- Chandgothi Location in Haryana, India Chandgothi Chandgothi (India)
- Coordinates: 28°25′31″N 75°32′04″E﻿ / ﻿28.4254°N 75.5345°E
- Country: India
- State: Rajasthan
- District: Churu district

Government
- • Type: Local government
- • Body: Panchayat

Languages
- • Official: Hindi
- Time zone: UTC+5:30 (IST)
- PIN: 331305
- Vehicle registration: RJ10

= Chandgothi =

Chandgothi, near Pilani, is a village of less than 7,000 in the Churu district of Rajasthan state of India.
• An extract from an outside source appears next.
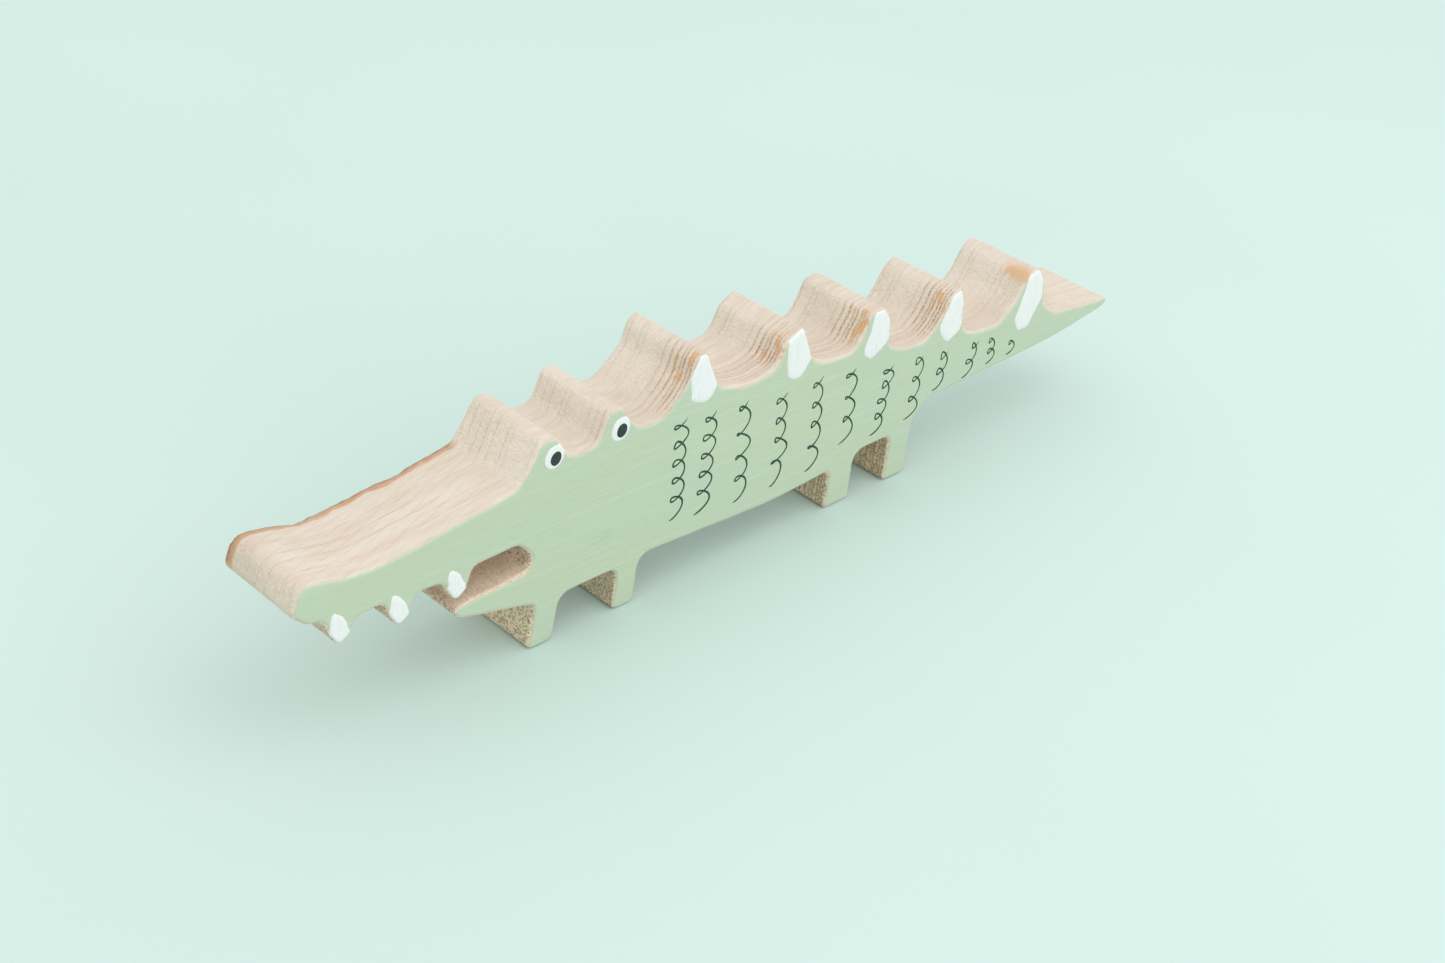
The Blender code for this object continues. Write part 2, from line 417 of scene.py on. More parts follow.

It is 13 km from Pilani, 95 km from Churu, 100 km from Hisar, 170 km from the state capital Jaipur, 240 km the from national capital New Delhi.

==History==
After the independence of India in 1947, it became part of Churu district.
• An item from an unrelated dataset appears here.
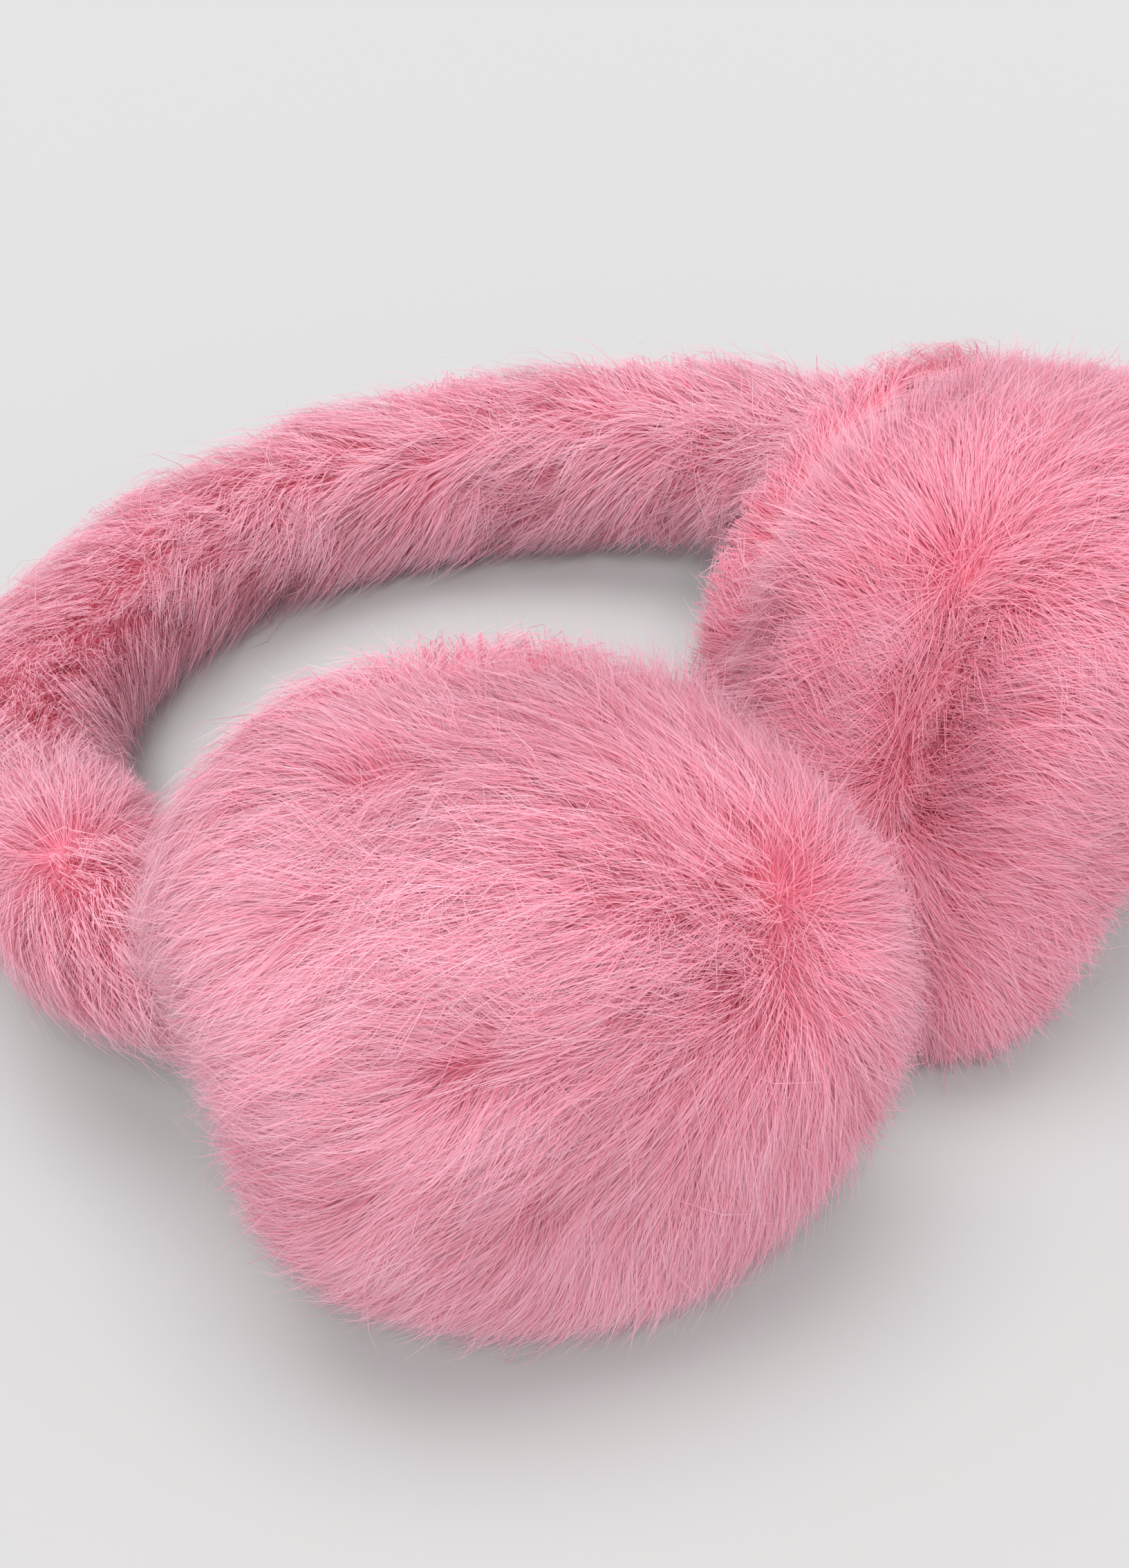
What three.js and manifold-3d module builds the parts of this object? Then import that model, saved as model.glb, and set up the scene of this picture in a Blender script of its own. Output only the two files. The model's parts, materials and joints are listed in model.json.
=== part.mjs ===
// Faux-fur earmuffs, lying as they come to rest when they are put down.
//
// Millimetres, +Z up, the surface they lie on is z = 0. The head band's closed
// end points along +Y, the two ear pads are at -Y, and the wearer's left pad
// is at -X. Each deep-fur piece is the solid of its outer form: the band is a
// fur sleeve over a spring core, and each pad is a fur dome with a shallow
// dish on its ear side, where a dark cloth lining is sewn in.
import * as THREE from 'three';
import { mergeVertices } from 'three/addons/utils/BufferGeometryUtils.js';
import Module from 'manifold-3d';

const wasm = await Module();
wasm.setup();

const gap = 0.3; // left between a pad and its lining
const sewnGap = 0.6; // left between a pad and the band's end
const sink = 2.0; // how far soft fur gives where it rests

// Ear pads.
const padHalfWide = 58; // level, across the pad
const padHalfHigh = 53.5;
const padDepth = 78; // ear side to the top of the dome
const fullestAt = 41; // depth at which the pad is widest
const rimRadius = 42; // crest of the fur round the lining
const coreDepth = 34; // middle of the pad, which its swells and partings are seen from
const domeRoundness = 0.86; // 1 would be an ellipse, less is boxier
const aroundSteps = 48;
const liningSteps = 64;
const rimSteps = 5;
const domeSteps = 10;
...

==Revenue, Agriculture, Health and Other Services==
There is a Patwari (Government Land Records Officer), an agriculture development officer, a rural health officer, and an Anganwadi (community childcare) worker based at village.

==Jan Sahayak e-Governance Services==
Government of India e-governance services can be availed online at their website for various government departments including land and revenue (land rights and ownership records), transport (driving license and vehicle registration), health (birth and death certificates), public health (water and sewer connection), food (ration cards), power (electricity connection) and HUDA or municipal committee/council (house tax and building plans).